Records to process
|---|
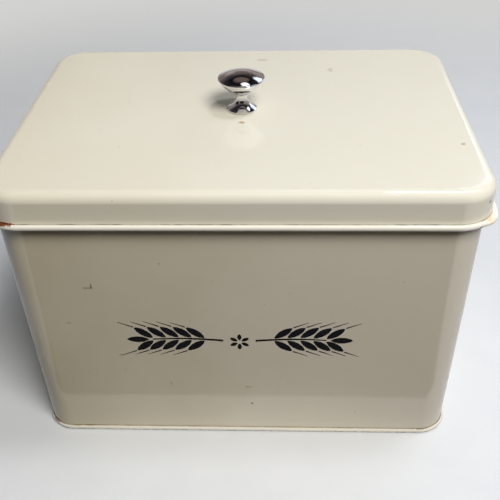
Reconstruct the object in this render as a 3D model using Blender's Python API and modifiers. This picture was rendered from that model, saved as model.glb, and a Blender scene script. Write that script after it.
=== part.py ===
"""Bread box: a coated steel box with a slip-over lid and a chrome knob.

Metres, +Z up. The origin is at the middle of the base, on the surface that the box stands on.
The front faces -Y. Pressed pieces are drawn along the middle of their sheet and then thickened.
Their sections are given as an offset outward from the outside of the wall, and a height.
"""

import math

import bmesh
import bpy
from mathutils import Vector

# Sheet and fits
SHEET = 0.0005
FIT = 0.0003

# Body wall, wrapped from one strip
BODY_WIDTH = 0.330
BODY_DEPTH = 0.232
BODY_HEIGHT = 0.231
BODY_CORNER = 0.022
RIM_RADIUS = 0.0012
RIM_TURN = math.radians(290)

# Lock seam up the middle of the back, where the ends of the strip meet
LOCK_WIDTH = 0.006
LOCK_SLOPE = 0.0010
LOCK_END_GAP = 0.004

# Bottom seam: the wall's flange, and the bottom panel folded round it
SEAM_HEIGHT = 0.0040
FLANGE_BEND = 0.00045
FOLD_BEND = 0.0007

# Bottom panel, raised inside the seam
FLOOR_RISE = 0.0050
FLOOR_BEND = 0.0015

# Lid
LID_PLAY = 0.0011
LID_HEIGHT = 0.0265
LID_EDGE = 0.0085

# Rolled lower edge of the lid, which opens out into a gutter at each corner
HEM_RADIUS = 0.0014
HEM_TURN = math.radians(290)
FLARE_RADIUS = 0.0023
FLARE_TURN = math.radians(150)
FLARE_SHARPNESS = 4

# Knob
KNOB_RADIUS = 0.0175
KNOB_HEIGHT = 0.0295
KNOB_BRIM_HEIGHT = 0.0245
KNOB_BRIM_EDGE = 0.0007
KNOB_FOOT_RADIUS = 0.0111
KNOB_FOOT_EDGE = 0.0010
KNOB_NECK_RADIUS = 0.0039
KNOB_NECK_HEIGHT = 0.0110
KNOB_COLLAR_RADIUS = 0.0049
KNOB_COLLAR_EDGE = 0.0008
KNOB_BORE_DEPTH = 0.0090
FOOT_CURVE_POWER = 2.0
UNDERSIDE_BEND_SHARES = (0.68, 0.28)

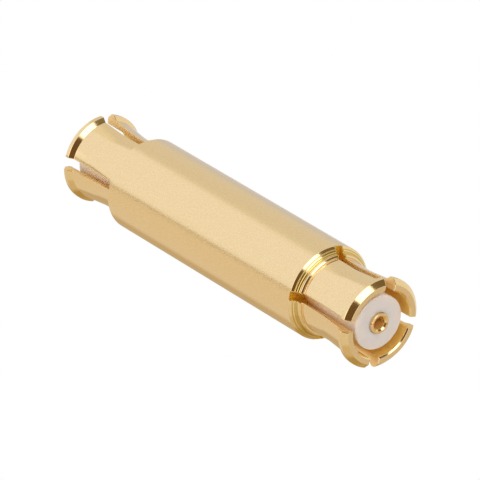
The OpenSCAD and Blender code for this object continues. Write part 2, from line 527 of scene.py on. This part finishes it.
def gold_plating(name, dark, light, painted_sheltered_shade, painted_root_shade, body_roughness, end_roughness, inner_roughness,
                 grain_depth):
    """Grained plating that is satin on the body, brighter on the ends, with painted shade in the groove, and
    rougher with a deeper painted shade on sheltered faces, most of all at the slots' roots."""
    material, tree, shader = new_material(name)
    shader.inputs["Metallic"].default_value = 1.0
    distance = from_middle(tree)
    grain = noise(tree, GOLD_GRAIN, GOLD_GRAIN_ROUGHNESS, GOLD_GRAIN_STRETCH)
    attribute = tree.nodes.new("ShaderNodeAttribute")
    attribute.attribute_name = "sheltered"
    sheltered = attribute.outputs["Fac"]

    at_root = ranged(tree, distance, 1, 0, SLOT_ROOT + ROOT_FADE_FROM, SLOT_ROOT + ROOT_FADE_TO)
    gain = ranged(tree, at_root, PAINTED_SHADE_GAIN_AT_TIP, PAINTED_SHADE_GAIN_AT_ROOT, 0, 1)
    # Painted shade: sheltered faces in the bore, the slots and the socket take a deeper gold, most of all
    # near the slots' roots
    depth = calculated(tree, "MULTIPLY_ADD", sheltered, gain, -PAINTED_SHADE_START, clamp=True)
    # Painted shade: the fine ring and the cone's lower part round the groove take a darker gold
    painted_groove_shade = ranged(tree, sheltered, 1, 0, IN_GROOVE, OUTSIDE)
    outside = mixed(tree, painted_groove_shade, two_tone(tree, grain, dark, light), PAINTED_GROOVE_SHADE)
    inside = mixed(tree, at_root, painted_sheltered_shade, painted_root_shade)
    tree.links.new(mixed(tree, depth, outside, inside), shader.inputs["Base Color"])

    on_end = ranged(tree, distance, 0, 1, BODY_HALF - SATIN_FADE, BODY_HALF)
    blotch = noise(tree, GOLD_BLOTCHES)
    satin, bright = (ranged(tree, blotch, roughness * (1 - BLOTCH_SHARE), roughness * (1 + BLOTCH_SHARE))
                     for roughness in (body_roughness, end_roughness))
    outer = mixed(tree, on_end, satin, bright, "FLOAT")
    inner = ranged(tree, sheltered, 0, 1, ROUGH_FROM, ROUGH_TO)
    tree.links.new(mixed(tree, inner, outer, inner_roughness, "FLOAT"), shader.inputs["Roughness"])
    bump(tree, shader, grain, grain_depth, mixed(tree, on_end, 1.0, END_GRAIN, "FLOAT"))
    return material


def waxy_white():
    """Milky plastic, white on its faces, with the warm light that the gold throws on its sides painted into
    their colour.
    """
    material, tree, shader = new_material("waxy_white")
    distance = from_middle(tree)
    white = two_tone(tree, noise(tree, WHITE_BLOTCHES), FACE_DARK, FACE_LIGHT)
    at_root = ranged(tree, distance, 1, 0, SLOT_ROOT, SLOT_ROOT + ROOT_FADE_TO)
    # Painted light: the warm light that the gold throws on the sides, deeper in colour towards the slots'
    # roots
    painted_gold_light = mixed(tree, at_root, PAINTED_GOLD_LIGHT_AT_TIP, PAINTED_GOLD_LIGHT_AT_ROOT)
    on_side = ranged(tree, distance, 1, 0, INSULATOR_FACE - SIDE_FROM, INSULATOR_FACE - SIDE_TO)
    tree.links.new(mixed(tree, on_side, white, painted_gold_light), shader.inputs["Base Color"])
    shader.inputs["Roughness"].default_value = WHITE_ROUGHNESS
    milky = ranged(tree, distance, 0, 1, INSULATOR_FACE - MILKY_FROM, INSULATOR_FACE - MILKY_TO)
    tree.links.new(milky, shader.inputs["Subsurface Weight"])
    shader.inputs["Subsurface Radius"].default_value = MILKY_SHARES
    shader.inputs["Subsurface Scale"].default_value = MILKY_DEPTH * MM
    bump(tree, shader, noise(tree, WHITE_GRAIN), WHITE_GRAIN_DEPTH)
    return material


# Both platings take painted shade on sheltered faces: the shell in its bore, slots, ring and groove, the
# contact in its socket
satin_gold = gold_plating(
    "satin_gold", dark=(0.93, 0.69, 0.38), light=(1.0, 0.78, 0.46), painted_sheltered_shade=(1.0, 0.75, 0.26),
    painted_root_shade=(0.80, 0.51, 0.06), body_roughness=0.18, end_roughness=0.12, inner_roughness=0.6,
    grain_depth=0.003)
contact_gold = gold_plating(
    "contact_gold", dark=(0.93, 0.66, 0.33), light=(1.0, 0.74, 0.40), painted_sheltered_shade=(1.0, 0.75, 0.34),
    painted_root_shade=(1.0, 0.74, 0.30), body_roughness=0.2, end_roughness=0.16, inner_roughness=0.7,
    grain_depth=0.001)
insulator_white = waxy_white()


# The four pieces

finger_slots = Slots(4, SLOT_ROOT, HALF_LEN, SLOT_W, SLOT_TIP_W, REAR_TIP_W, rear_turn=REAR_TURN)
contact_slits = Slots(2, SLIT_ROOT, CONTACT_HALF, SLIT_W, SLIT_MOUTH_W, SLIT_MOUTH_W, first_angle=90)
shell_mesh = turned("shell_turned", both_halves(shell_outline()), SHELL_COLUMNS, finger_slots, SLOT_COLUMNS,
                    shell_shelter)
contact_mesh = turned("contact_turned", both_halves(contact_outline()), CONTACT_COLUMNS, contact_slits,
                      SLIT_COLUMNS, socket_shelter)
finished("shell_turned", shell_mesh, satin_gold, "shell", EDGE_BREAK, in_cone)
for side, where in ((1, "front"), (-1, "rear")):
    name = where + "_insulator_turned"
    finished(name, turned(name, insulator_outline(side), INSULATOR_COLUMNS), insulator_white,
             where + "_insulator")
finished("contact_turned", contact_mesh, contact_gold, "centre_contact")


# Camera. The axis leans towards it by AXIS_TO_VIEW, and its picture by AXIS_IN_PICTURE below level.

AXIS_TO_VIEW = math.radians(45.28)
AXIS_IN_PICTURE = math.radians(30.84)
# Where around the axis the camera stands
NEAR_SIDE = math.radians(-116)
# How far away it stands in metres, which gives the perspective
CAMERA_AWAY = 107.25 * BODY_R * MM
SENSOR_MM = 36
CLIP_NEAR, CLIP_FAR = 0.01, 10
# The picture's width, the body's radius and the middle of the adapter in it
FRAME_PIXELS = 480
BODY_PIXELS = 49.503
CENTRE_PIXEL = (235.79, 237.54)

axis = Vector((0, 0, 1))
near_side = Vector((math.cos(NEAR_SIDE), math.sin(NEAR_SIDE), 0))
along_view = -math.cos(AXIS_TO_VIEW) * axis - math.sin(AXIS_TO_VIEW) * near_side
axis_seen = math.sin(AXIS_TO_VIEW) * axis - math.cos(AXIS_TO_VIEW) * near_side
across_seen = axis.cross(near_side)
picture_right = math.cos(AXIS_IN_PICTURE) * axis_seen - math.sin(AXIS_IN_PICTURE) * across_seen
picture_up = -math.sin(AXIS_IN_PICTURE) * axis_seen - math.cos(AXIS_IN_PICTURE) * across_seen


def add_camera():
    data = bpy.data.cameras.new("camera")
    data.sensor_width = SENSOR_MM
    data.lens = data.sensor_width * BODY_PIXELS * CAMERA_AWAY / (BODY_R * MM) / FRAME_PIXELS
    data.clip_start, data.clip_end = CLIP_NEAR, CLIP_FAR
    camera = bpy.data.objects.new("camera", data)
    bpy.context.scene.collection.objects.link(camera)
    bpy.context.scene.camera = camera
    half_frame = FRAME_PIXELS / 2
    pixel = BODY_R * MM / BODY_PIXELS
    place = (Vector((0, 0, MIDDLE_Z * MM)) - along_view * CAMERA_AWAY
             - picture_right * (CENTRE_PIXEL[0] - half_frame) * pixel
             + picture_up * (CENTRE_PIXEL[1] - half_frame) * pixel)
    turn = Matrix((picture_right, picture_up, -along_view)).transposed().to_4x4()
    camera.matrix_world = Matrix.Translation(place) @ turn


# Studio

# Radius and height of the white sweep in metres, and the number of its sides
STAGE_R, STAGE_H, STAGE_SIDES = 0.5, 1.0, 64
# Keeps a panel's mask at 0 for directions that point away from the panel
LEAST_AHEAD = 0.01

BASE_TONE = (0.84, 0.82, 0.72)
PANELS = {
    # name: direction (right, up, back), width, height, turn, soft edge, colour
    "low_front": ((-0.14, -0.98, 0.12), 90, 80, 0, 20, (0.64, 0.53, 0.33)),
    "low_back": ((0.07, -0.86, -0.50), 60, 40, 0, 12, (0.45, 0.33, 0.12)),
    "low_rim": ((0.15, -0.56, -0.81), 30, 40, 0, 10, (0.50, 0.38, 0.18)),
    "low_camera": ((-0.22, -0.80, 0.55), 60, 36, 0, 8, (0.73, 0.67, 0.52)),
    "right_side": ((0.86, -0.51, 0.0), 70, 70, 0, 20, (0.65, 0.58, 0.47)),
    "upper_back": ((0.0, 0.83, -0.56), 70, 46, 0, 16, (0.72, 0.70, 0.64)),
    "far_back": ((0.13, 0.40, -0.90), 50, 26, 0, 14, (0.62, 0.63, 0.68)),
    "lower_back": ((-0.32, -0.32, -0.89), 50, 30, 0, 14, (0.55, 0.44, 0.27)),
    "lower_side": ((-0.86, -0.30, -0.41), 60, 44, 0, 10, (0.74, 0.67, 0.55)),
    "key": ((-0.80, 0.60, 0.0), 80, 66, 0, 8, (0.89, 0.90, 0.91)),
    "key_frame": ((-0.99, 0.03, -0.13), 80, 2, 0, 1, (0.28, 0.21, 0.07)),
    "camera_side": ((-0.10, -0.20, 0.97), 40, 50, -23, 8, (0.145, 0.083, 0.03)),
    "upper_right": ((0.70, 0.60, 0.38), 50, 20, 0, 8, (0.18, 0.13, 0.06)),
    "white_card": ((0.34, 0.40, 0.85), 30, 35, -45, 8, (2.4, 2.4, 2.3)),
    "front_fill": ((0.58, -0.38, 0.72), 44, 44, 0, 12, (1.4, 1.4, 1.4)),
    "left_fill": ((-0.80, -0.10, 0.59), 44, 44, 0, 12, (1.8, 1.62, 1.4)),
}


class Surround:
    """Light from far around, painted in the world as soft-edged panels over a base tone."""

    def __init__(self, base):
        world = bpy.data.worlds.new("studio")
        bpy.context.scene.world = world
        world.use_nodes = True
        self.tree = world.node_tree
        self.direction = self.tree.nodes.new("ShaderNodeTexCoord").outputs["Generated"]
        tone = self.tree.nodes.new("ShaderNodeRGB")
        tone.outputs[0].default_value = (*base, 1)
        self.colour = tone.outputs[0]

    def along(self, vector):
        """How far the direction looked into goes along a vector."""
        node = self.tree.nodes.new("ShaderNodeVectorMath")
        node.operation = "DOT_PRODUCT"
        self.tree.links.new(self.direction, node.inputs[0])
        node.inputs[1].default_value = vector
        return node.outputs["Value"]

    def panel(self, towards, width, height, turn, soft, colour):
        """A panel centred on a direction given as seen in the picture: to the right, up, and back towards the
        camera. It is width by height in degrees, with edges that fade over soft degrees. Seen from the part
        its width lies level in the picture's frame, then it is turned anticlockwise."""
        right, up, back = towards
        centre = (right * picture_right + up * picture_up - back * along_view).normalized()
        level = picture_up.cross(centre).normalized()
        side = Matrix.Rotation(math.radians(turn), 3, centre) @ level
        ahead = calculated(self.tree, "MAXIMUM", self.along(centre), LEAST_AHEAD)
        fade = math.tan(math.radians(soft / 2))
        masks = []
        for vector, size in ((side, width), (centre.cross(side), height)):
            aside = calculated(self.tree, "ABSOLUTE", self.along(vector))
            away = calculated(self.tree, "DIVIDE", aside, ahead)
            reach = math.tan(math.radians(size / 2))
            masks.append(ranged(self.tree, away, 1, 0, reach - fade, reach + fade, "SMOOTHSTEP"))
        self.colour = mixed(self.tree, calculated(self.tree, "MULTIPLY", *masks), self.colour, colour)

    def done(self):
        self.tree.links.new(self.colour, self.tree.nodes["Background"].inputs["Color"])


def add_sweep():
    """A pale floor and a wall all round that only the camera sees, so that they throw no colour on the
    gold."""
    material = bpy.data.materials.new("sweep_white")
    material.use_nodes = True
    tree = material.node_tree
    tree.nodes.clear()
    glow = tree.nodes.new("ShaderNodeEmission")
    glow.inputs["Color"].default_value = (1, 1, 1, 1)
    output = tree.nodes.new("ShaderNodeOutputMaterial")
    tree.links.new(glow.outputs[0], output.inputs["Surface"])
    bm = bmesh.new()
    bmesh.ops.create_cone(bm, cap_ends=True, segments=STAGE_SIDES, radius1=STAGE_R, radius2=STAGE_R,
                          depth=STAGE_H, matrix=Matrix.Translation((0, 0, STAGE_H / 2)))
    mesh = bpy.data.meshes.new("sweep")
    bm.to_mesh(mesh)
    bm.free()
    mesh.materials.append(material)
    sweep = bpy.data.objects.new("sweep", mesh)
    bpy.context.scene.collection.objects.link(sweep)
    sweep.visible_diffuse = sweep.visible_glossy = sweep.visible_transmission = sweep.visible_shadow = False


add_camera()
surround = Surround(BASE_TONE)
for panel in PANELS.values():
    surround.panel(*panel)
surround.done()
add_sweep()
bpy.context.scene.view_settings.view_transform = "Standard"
|---|
Exactly as they appear, please write out the lines from the opening of the listing above down to the line containing "from mathutils import Vector", with both end lines included.

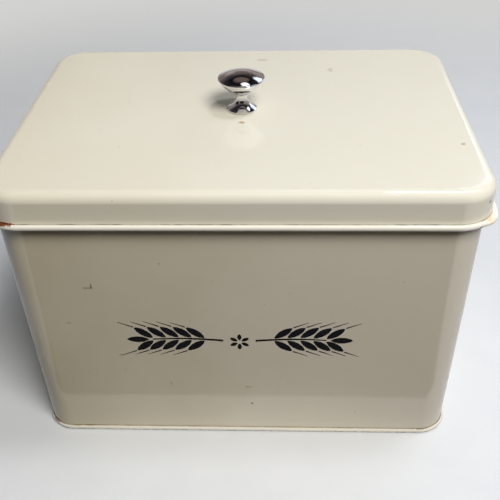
Reconstruct the object in this render as a 3D model using Blender's Python API and modifiers. This picture was rendered from that model, saved as model.glb, and a Blender scene script. Write that script after it.
=== part.py ===
"""Bread box: a coated steel box with a slip-over lid and a chrome knob.

Metres, +Z up. The origin is at the middle of the base, on the surface that the box stands on.
The front faces -Y. Pressed pieces are drawn along the middle of their sheet and then thickened.
Their sections are given as an offset outward from the outside of the wall, and a height.
"""

import math

import bmesh
import bpy
from mathutils import Vector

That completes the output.